Hoi, To be perfectly honest, the biggest gift of Google is to recognise Wikipedia as significant. I like to think that it is because of the algorithms they use and even when it is not it is what makes Wikipedia significant. When they value us not only through their algorithms and give us money because we add value to their search results, there is something to find, I welcome their money as long as it fits with our stated principles.
Google did invest in Wikidata and It became a vital tool for Wikipedia through its interwiki links. Their thoughts on why they did this is not that relevant to me. What they did is end their superior tool and they spend money to end their product gracefully.
My thoughts on this are simple. The relation with Google is symbiotic. We both do better because of the other. Those that do not see this are not dismissed because they are quacks but because they do not see what is in front of them; they are imho irrelevant.
The suggestion that there might be something is great. The suggestion is to waste even more time. Time we could spend on researching how we can make a better mouse trap out of Wikipedia. My conclusion is that the people that waste their time politicking are in reality satisfying their own curiosity and not improving what we do or how we do it. Thanks, GerardM
On 16 January 2016 at 17:31, MZMcBride z@mzmcbride.com wrote:
James Alexander wrote:
I think everyone knows there are a lot of legitimate concerns to be concerned about and certainly Arnnon's actions at Google are legitimate for question however this whole "google is controlling the board/wmf" line of thought is turning into a huge and enormous conspiracy theory and what seems to be a giant school of red herring https://en.wikipedia.org/wiki/Red_herring. We haven't quite yet gotten to "Frieda has 6 letters in her name and you know what else has 6 letters in it's name? GOOGLE!" but we're getting damn close. If anything the only concern about google I've heard within the actual WMF is that the "Knowledge Engine" was a plan to 'compete' against google for traffic (for the record my personal opinion is that would be a waste of money on something we could never succeed if true but ALSO that it isn't actually true at all at this point).

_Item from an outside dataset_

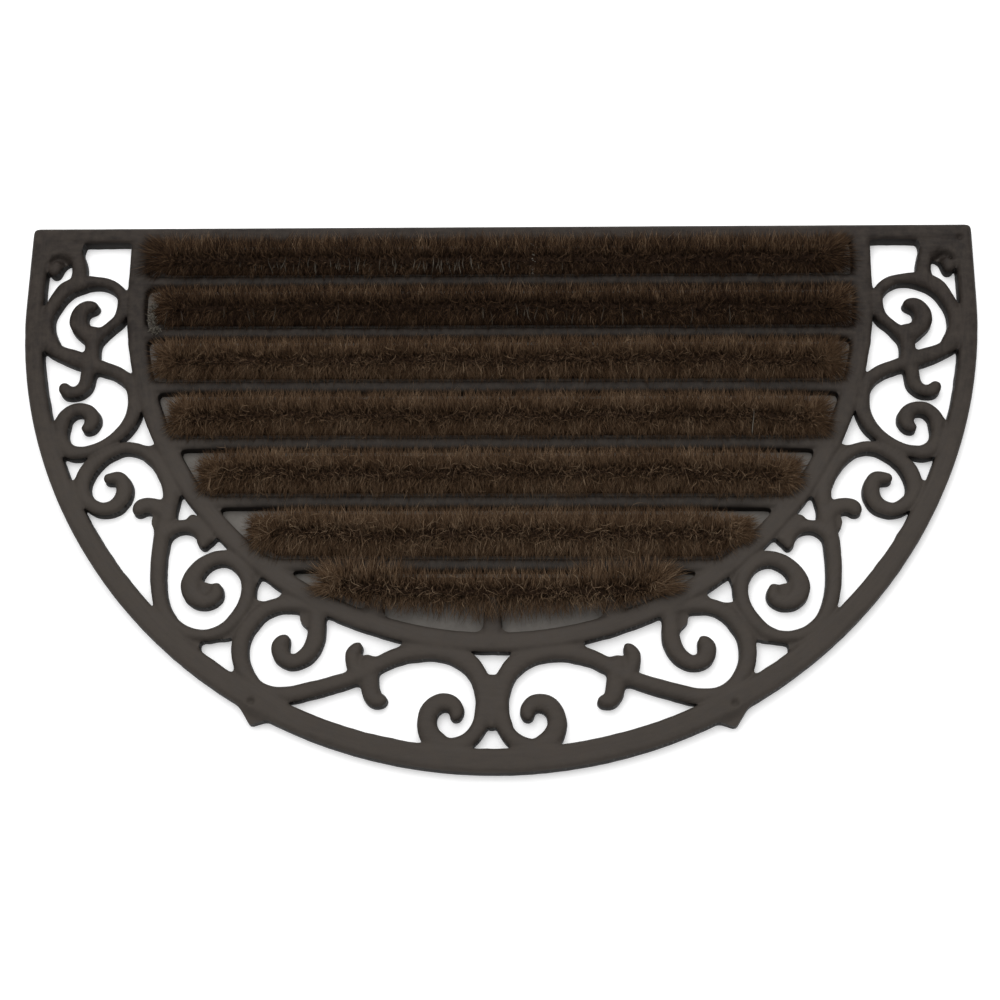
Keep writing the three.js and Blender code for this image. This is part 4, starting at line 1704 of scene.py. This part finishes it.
class NodeSheet:
    """Short ways to add and join nodes in one node tree."""

    def __init__(self, tree: Tree) -> None:
        """Keeps the tree."""
        self.tree = tree

    def found(self, kind: str) -> Node:
        """The tree's one node of a type."""
        return next(node for node in self.tree.nodes if node.bl_idname == kind)

    def feed(self, node: Node, values: Inputs) -> None:
        """Gives a node's inputs their values.

        Args:
            node: The node.
            values: A number, an (r, g, b) or another node's socket for each input, by its name or number.
        """
        for key, value in values.items():
            if isinstance(value, Socket):
                self.tree.links.new(value, node.inputs[key])
            else:
                node.inputs[key].default_value = (*value, 1.0) if isinstance(value, tuple) else value

    def node(self, kind: str, values: Inputs, **settings: object) -> Node:
        """Adds a node.

        Args:
            kind: Its type.
            values: What its inputs get.
            settings: Its properties by name.

        Returns:
            The node.
        """
        node = self.tree.nodes.new(kind)
        for key, setting in settings.items():
            setattr(node, key, setting)
        self.feed(node, values)
        return node

    def place(self) -> Socket:
        """Place of the point that is shaded, in the object's own coordinates."""
        return self.node("ShaderNodeTexCoord", {}).outputs["Object"]

    def parts(self, vector: Socket) -> bpy.types.bpy_prop_collection:
        """The three numbers of a vector, as sockets named X, Y and Z."""
        return self.node("ShaderNodeSeparateXYZ", {"Vector": vector}).outputs

    def noise(self, vector: Socket, scale: Value, detail: float = 3.0, roughness: float = 0.55) -> Socket:
        """Noise texture on a vector.

        Args:
            vector: Where it is read.
            scale: How many features it has in a metre.
            detail: Number of finer layers on it.
            roughness: Weight of the finer layers.

        Returns:
            Its value between 0 and 1.
        """
        values = {"Vector": vector, "Scale": scale, "Detail": detail, "Roughness": roughness}
        return self.node("ShaderNodeTexNoise", values).outputs["Fac"]

    def spread(self, value: Socket, span: Span, to: Span = (0.0, 1.0)) -> Socket:
        """Maps a value from one range to another, held inside it.

        Args:
            value: The value.
            span: The range that it is read on, from either end.
            to: The range that it is mapped to.

        Returns:
            The mapped value.
        """
        values = {"Value": value, "From Min": span[0], "From Max": span[1], "To Min": to[0], "To Max": to[1]}
        return self.node("ShaderNodeMapRange", values).outputs["Result"]

    def upward(self, span: Span, normal: str = "Normal") -> Socket:
        """How far a face looks up: 0 where its normal's Z is at the start of the span, and 1 at its end."""
        facing = self.node("ShaderNodeNewGeometry", {}).outputs[normal]
        return self.spread(self.parts(facing)["Z"], span)

    def math(self, operation: str, first: Socket, second: Value = 0.0) -> Socket:
        """Arithmetic on a socket and a number or another socket."""
        return self.node("ShaderNodeMath", {0: first, 1: second}, operation=operation).outputs[0]

    def mix(self, share: Socket, first: Value, second: Value) -> Socket:
        """Mixes two colours, each a socket or an (r, g, b), from the first at 0 to the second at 1."""
        return self.node("ShaderNodeMix", {0: share, 6: first, 7: second}, data_type="RGBA").outputs[2]

    def bump(self, height: Socket, strength: float, distance: float) -> Socket:
        """Normal that is tilted by a height, whose whole range is distance metres high."""
        values = {"Height": height, "Strength": strength, "Distance": distance}
        return self.node("ShaderNodeBump", values).outputs["Normal"]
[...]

A few years ago, the Wikimedia Foundation switched over to the Google Apps platform, which means that most e-mail sent on the wikimedia.org domain is now hosted by Google. Along with e-mail services, Google Apps also includes Google Sheets, Google Docs, etc., which the Wikimedia Foundation now regularly makes use of. The Wikimedia Foundation is quite literally pumping a large portion of its data directly into Google's servers. This applies to Wikimedia Foundation staff, contractors, and Board members.
About a year ago, PiRSquared17 began documenting the relationship between Wikimedia and Google: https://meta.wikimedia.org/wiki/Google. This page needs additional expansion, but it already mentions the millions of dollars that Google has directly donated to the Wikimedia Foundation and related organizations. (It's not quite clear how Google funded Wikidata, possibly via Wikimedia Deutschland.)
Before you try to dismiss the people with concerns about the relationship between Wikimedia and Google as conspiracy theorists and quacks, perhaps we should first have a full accounting of the tangled web that's been woven. My suspicion is that if you or others put in the time to thoroughly document the connection between the two entities, you'd miraculously find more than a single concern about a failed project, as your reply suggested.